Liberals are over a barrel. They have to pass universal health care (really universal health insurance since health care is already “universal” to anyone not too lazy to get it) in order to not look impotent. With the “stimulus” failing, TARP a fiasco, Cap and Trade facing serious challenges in the Senate, Obama’s favorability dropping as the economy has not turned around as quickly as his followers had been promised, much of their hope for more power rests on the passage of such a plan. A failure to do so would doom many members of Congress to having to find new work come next year and possibly spell doom for Obama in 2012.
However, while passing such a plan would please the left, much of America would not be happy according to a recent poll by Rasmussen which states that support for such a plan is dropping like a stone in a lake.
Just 35% of U.S. voters now support the creation of a government health insurance company to compete with private health insurers.
A new Rasmussen Reports national telephone survey shows that 50% of voters oppose setting up a government health insurance company as President Obama and congressional Democrats are now proposing in their health care reform plan.
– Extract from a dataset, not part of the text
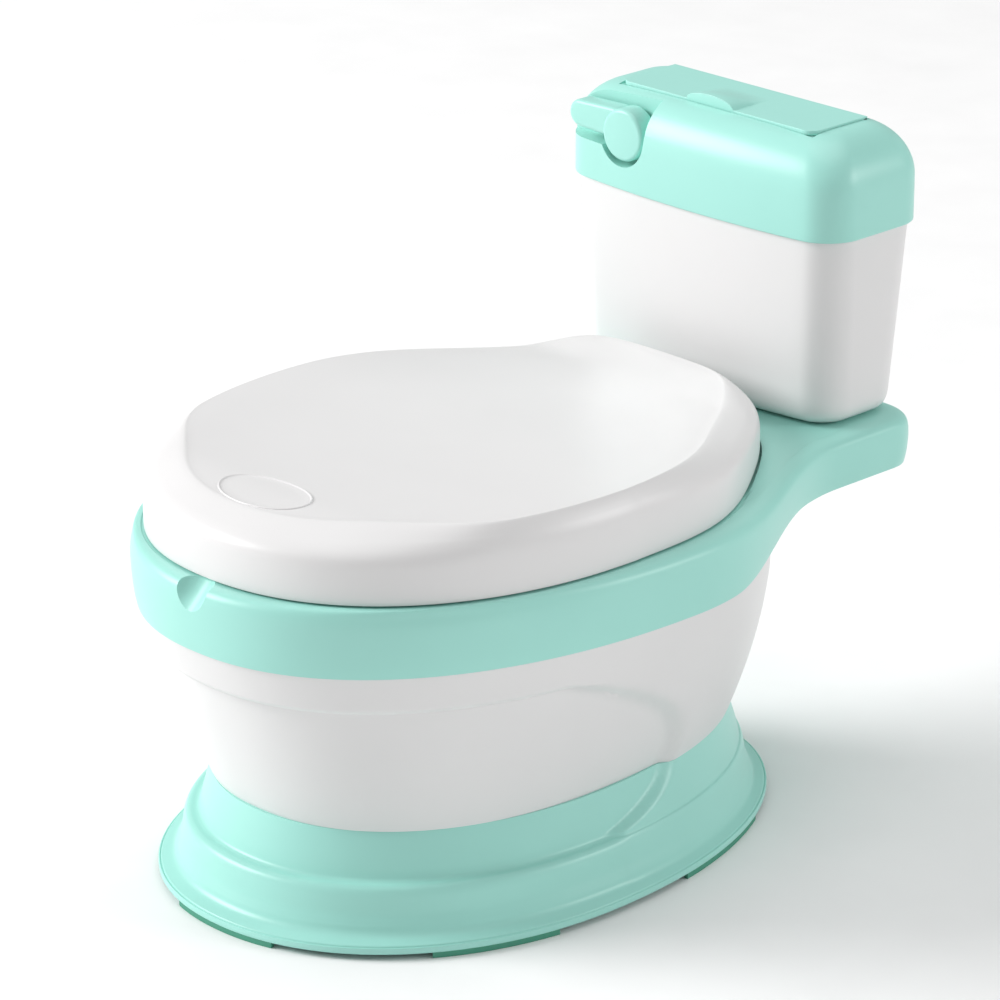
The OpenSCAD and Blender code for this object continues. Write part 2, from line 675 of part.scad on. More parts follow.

Fifteen percent (15%) are undecided.
In mid-June, 41% of American adults thought setting up a government health insurance company to compete with private health insurance companies was a good idea, but the identical number (41%) disagreed.
35% is not a lot. But it is typical for support of what much of the left has been trying to ram through while they have power including majorities in both houses of Congress and control of the White House. However, like I said in the open, they are over a barrel. If they appease their base, they alienate much of America.
Damned if they do and damned if they don’t it seems.